The only way I have seen to do it in Linux (or any system that uses a POSIX-style terminal, tty) is the following (I found this on some forum):



import sys
import tty
import termios

i = sys.stdin.fileno()
o = sys.stdout.fileno()

backup = termios.tcgetattr(i)

def loop():
while 1:
ch = sys.stdin.read(1)
print "->%s"%ch
if ch == 'q':break

try:
tty.setraw(i)
loop()
finally:
termios.tcsetattr(i, termios.TCSADRAIN, backup)


I have not tested it yet but I have tried to look and see what it does exactly. However, when trying to find what exactly sys.stdin.read(1) does I have noticed the python documentation on the modules in a lot of sys have no description at all. If you go to the stdin or stdout area of the sys page it has absolutely nothing particular to each one. All it does is give a paragraph about the three in general and has nothing about the 'read' or 'readline' modules.

Is someone writing some code just supposed to magically know how it works? If I want to know what sys.stdin.read(1) does I should be able to figure it out by looking at the documentation. It seems pretty straightforward that sys.stdin.read reads standard in, but how would I know what the argument '1' does if the documentation says absolutely nothing about it, even going as far as not saying that 'read', 'readline', or fileno() is a part of sys.stdin?
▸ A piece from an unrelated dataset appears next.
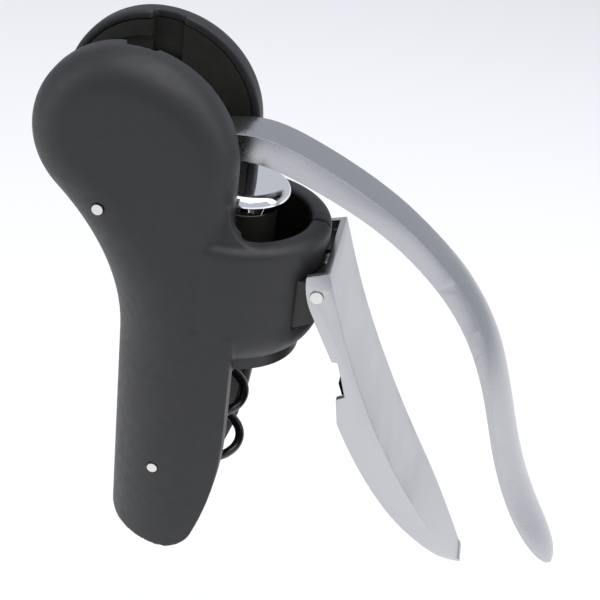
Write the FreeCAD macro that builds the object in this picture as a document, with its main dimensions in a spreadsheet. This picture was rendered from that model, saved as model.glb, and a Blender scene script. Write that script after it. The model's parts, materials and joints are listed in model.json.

If any of my information is incorrect (there is some place in the documentation where it is explained better, or in full detail) please forgive me). As much as I have looked though it seems as if I am left in the dark as to what to do.

This is a side note, but I went to the POSIX manuals to see exactly what tty was and all I got was a page saying: "The tty utility writes to the standard output the name of the terminal that is open as standard input." That barely makes any sense to me when I try to consider the usefulness of what it does. What exactly is "the name of the terminal"?


Like I said, I would ideally like a solution that would work for Windows and Linux (and OS X I suppose but I don't own OS X so only a very small amount of people, if any, would ever use it), but if that isn't possible I guess I could use that bit of code above for Linux and getch and mscvrt for Windows (what I have already implemented).

Thanks.

nvteighen
November 6th, 2009, 08:12 AM
The issue is that you're using a module you shouldn't. Use ncurses, not termios! http://docs.python.org/library/curses.html

The ncurses library is written in C and is the preferred way to create so-called TUIs (Text User Interfaces) and perform any kind of high-level terminal manipulation. ncurses is a reproduction of the old "curses" library (hence the name: ncurses = "new curses") and that's why it uses a somewhat odd API. There are alternatives, but I don't remember them having a Python binding and neither ever heard about someone using those.

ncurses is meant for UNIX/Unix-like OSs, but I'm sure it has been ported to Windows.

sheep1
November 6th, 2009, 02:21 PM
sys.stdin, sys.stdout, sys.stderr are all File Objects. Look up the documentation on File Objects for information about read() and readline().